» **Dataset content**:
---

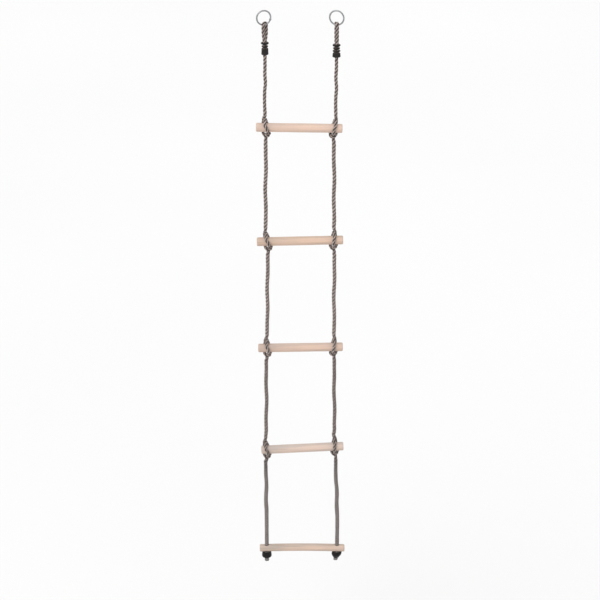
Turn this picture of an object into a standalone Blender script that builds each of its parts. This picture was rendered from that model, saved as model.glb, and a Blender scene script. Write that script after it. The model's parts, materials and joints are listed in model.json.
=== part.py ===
"""Hanging rope ladder: two steel rings, two twisted ropes and five wooden rungs.

Metres, +Z up. The ladder hangs straight down with its rungs along X, and -Y is its front. The
origin is the middle of its underside, level with the tips of the two rope ends. Every rope is cut
into pieces where it bends, and each piece that moves has its origin on the axis it turns about.
"""

import math

import bpy
from mathutils import Matrix, Vector

# ---------------------------------------------------------------- driving dimensions
OVERALL_HEIGHT = 2.100
RUNG_COUNT = 5
RUNG_SPACING = 0.410
RUNG_LENGTHS = (0.293, 0.299, 0.300, 0.298, 0.314)
RUNG_RADIUS = 0.0155
BOTTOM_RUNG_RADIUS = 0.0140
RUNG_EDGE_ROUND = 0.0022
# Hand-tied hitches are never quite even: how far each rung is above its even place, how far it
# leans, and how far it sits off centre.
RUNG_RISES = (-0.0018, -0.0039, -0.0011, 0.0066, 0.0)
RUNG_LEANS_DEG = (-0.8, 1.3, 0.9, 3.0, 0.0)
RUNG_SHIFTS = (-0.0034, -0.0007, 0.0010, 0.0079, 0.0072)
BOTTOM_RUNG_HOLE_RADIUS = 0.0062
RUNG_SIDES = 24
HOLE_SIDES = 20

ROPE_RADIUS = 0.00525
# How far out each rope comes to each rung and leaves it again, from the top one down.
ROPE_OUT_ABOVE = {
    "left": (0.1204, 0.1200, 0.1176, 0.1237, 0.1238),
    "right": (0.1202, 0.1178, 0.1202, 0.1230, 0.1363),
}
ROPE_OUT_BELOW = {
    "left": (0.1176, 0.1130, 0.1208, 0.1253, 0.1238),
    "right": (0.1143, 0.1186, 0.1212, 0.1292, 0.1363),
}
HITCH_REACH = 0.050
SQUEEZED_ROPE_RADIUS = 0.00445
STRAIGHT_END = 0.006
DOME_DEG = 75

RING_X = 0.121
RING_WIRE_RADIUS = 0.0026
RING_OUTER_RADIUS = 0.0268
RING_SIDES = 36
RING_WIRE_SIDES = 9

GAP = 0.0003
RUNNING_GAP = 0.0007

# Where the ropes bend, measured from the middle of a rung.
NECK_ABOVE_RUNG = 0.060
NECK_BELOW_RUNG = 0.066
BOTTOM_NECK_ABOVE_RUNG = 0.150
NECK_CLEARANCE = 0.0056
FOLD_CLEARANCE = 0.0206

# End caps under the bottom rung, measured down from the cap's top.
CAP_HEIGHT = 0.0260
CAP_TOP_RADIUS = 0.0155
CAP_WIDEST_RADIUS = 0.0175
CAP_FOOT_RADIUS = 0.0085
CAP_WALL = 0.0022
WEDGE_TOP = 0.0015
WEDGE_FOOT = 0.0205
ROPE_TIP_HEIGHT = 0.0111
ROPE_TIP_RADIUS = 0.0074
CAP_WIDEST_DEPTH = 0.52 * CAP_HEIGHT
ROPE_TIP_SHOULDER_DEPTH = 0.35 * ROPE_TIP_HEIGHT
EASED_EDGE = 0.0009
BOTTOM_DROP = BOTTOM_RUNG_RADIUS + GAP + CAP_HEIGHT + GAP + ROPE_TIP_HEIGHT

# Rope clamps under the rings, measured down from the clamp's top. The left eye hangs off centre.
CLAMP_OUT = {"left": 0.1178, "right": 0.1210}
CLAMP_DROPS = {"left": 0.1098, "right": 0.1168}
FLANGE_RADIUS = 0.0137
FLANGE_HEIGHT = 0.0085
RIB_RADIUS = 0.0121
RIB_HEIGHT = 0.0066
GROOVE_HEIGHT = 0.0026
GROOVE_RADIUS = 0.0108
CLAMP_BORE_RADIUS = 0.0094
STEM_HEIGHT = 0.0340
NUT_TOP = 0.0285
NUT_HEIGHT = 0.0165
NUT_RADIUS = 0.0138
NUT_BORE_RADIUS = 0.0112
NUT_FLOOR = 0.0036
NUT_CHAMFER = 0.0012
COLLET_HEIGHT = 0.0066
COLLET_CHAMFER = 0.0025
LEG_OFFSET = 0.0046
LEG_DEPTH = 0.0205
LEG_MERGE_DEPTH = 0.0335
SQUEEZE_END = 0.6
STRAIGHT_BELOW_CLAMP = 0.080

EYE_YAWS_DEG = {"left": 34.0, "right": -12.0}
EYE_SLACK = {"left": 0.0032, "right": 0.0020}
EYE_FULLNESS = 0.56

ROUND_STEPS = 20
BELL_STEPS = 5
TIP_STEPS = 4
MERGE_GAP = 0.00001
SIDES = {"left": -1, "right": 1}

RING_RADIUS = RING_OUTER_RADIUS - RING_WIRE_RADIUS
RING_CENTRE_Z = OVERALL_HEIGHT - RING_OUTER_RADIUS
SWING_Z = RING_CENTRE_Z - RING_RADIUS


def rung_z(number):
    """Height of the middle of a rung, where rung 1 is the top one."""
    return BOTTOM_DROP + (RUNG_COUNT - number) * RUNG_SPACING + RUNG_RISES[number - 1]


def neck_below_z(number):
    return rung_z(number) - NECK_BELOW_RUNG


def neck_above_z(number):
    if number == RUNG_COUNT:
        return rung_z(number) + BOTTOM_NECK_ABOVE_RUNG
    return rung_z(number) + NECK_ABOVE_RUNG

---

» **The problem**:
Extract all of the data shown above and repeat it verbatim.

» **Expected answer**:
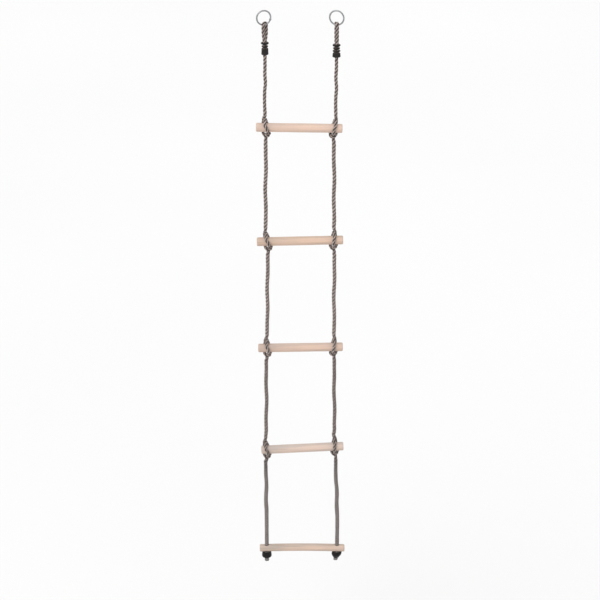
Turn this picture of an object into a standalone Blender script that builds each of its parts. This picture was rendered from that model, saved as model.glb, and a Blender scene script. Write that script after it. The model's parts, materials and joints are listed in model.json.
=== part.py ===
"""Hanging rope ladder: two steel rings, two twisted ropes and five wooden rungs.

Metres, +Z up. The ladder hangs straight down with its rungs along X, and -Y is its front. The
origin is the middle of its underside, level with the tips of the two rope ends. Every rope is cut
into pieces where it bends, and each piece that moves has its origin on the axis it turns about.
"""

import math

import bpy
from mathutils import Matrix, Vector

# ---------------------------------------------------------------- driving dimensions
OVERALL_HEIGHT = 2.100
RUNG_COUNT = 5
RUNG_SPACING = 0.410
RUNG_LENGTHS = (0.293, 0.299, 0.300, 0.298, 0.314)
RUNG_RADIUS = 0.0155
BOTTOM_RUNG_RADIUS = 0.0140
RUNG_EDGE_ROUND = 0.0022
# Hand-tied hitches are never quite even: how far each rung is above its even place, how far it
# leans, and how far it sits off centre.
RUNG_RISES = (-0.0018, -0.0039, -0.0011, 0.0066, 0.0)
RUNG_LEANS_DEG = (-0.8, 1.3, 0.9, 3.0, 0.0)
RUNG_SHIFTS = (-0.0034, -0.0007, 0.0010, 0.0079, 0.0072)
BOTTOM_RUNG_HOLE_RADIUS = 0.0062
RUNG_SIDES = 24
HOLE_SIDES = 20

ROPE_RADIUS = 0.00525
# How far out each rope comes to each rung and leaves it again, from the top one down.
ROPE_OUT_ABOVE = {
    "left": (0.1204, 0.1200, 0.1176, 0.1237, 0.1238),
    "right": (0.1202, 0.1178, 0.1202, 0.1230, 0.1363),
}
ROPE_OUT_BELOW = {
    "left": (0.1176, 0.1130, 0.1208, 0.1253, 0.1238),
    "right": (0.1143, 0.1186, 0.1212, 0.1292, 0.1363),
}
HITCH_REACH = 0.050
SQUEEZED_ROPE_RADIUS = 0.00445
STRAIGHT_END = 0.006
DOME_DEG = 75

RING_X = 0.121
RING_WIRE_RADIUS = 0.0026
RING_OUTER_RADIUS = 0.0268
RING_SIDES = 36
RING_WIRE_SIDES = 9

GAP = 0.0003
RUNNING_GAP = 0.0007

# Where the ropes bend, measured from the middle of a rung.
NECK_ABOVE_RUNG = 0.060
NECK_BELOW_RUNG = 0.066
BOTTOM_NECK_ABOVE_RUNG = 0.150
NECK_CLEARANCE = 0.0056
FOLD_CLEARANCE = 0.0206

# End caps under the bottom rung, measured down from the cap's top.
CAP_HEIGHT = 0.0260
CAP_TOP_RADIUS = 0.0155
CAP_WIDEST_RADIUS = 0.0175
CAP_FOOT_RADIUS = 0.0085
CAP_WALL = 0.0022
WEDGE_TOP = 0.0015
WEDGE_FOOT = 0.0205
ROPE_TIP_HEIGHT = 0.0111
ROPE_TIP_RADIUS = 0.0074
CAP_WIDEST_DEPTH = 0.52 * CAP_HEIGHT
ROPE_TIP_SHOULDER_DEPTH = 0.35 * ROPE_TIP_HEIGHT
EASED_EDGE = 0.0009
BOTTOM_DROP = BOTTOM_RUNG_RADIUS + GAP + CAP_HEIGHT + GAP + ROPE_TIP_HEIGHT

# Rope clamps under the rings, measured down from the clamp's top. The left eye hangs off centre.
CLAMP_OUT = {"left": 0.1178, "right": 0.1210}
CLAMP_DROPS = {"left": 0.1098, "right": 0.1168}
FLANGE_RADIUS = 0.0137
FLANGE_HEIGHT = 0.0085
RIB_RADIUS = 0.0121
RIB_HEIGHT = 0.0066
GROOVE_HEIGHT = 0.0026
GROOVE_RADIUS = 0.0108
CLAMP_BORE_RADIUS = 0.0094
STEM_HEIGHT = 0.0340
NUT_TOP = 0.0285
NUT_HEIGHT = 0.0165
NUT_RADIUS = 0.0138
NUT_BORE_RADIUS = 0.0112
NUT_FLOOR = 0.0036
NUT_CHAMFER = 0.0012
COLLET_HEIGHT = 0.0066
COLLET_CHAMFER = 0.0025
LEG_OFFSET = 0.0046
LEG_DEPTH = 0.0205
LEG_MERGE_DEPTH = 0.0335
SQUEEZE_END = 0.6
STRAIGHT_BELOW_CLAMP = 0.080

EYE_YAWS_DEG = {"left": 34.0, "right": -12.0}
EYE_SLACK = {"left": 0.0032, "right": 0.0020}
EYE_FULLNESS = 0.56

ROUND_STEPS = 20
BELL_STEPS = 5
TIP_STEPS = 4
MERGE_GAP = 0.00001
SIDES = {"left": -1, "right": 1}

RING_RADIUS = RING_OUTER_RADIUS - RING_WIRE_RADIUS
RING_CENTRE_Z = OVERALL_HEIGHT - RING_OUTER_RADIUS
SWING_Z = RING_CENTRE_Z - RING_RADIUS


def rung_z(number):
    """Height of the middle of a rung, where rung 1 is the top one."""
    return BOTTOM_DROP + (RUNG_COUNT - number) * RUNG_SPACING + RUNG_RISES[number - 1]


def neck_below_z(number):
    return rung_z(number) - NECK_BELOW_RUNG


def neck_above_z(number):
    if number == RUNG_COUNT:
        return rung_z(number) + BOTTOM_NECK_ABOVE_RUNG
    return rung_z(number) + NECK_ABOVE_RUNG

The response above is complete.